Re: Gulfport Energy (GPOR)

Post by dan_s »

I have updated my forecast model and it will be posted to the EPG website later today.

My valuation comes down $1.00 to $45.00, compared to First Call's price target of $36.00. My valuation comes down a bit because I have lowered my 2017 production estimate to the company's guidance, but Gulfport has a history of "under-promising and over-delivering". If gas and NGL prices go where I think they are heading, GPOR has the ability to ramp up production. Their Utica Shale wells are capable of very high rates of production. They have several wells chocked back today. They also have a compression issue that is being resolved (see discussion of this in the press release) and will result in a spike in production from Q3 to Q4 (just in time for higher gas prices).

Today's natural gas storage report confirms for me that the U.S. gas market is going to be MUCH TIGHTER by the time winter rolls around.
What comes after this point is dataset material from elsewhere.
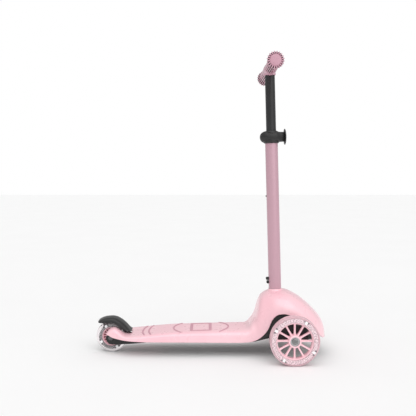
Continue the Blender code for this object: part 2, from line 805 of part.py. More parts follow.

If you don't agree that gas prices are heading higher then the "gassers" (AR, GPOR and RRC) may not be right for you. Each of us have to make our own calls.

Keep in mind that the North American gas market is almost a "closed market". We have very little import capacity, except for pipelines from Canada and the Canadians will have less gas to ship to the U.S. this winter. We are also sending via pipeline about 3 Bcfpd to Mexico that is committed under long-term supply contracts. The U.S. natural gas market will be approximately 5 Bcf per day tighter this winter than it was last winter.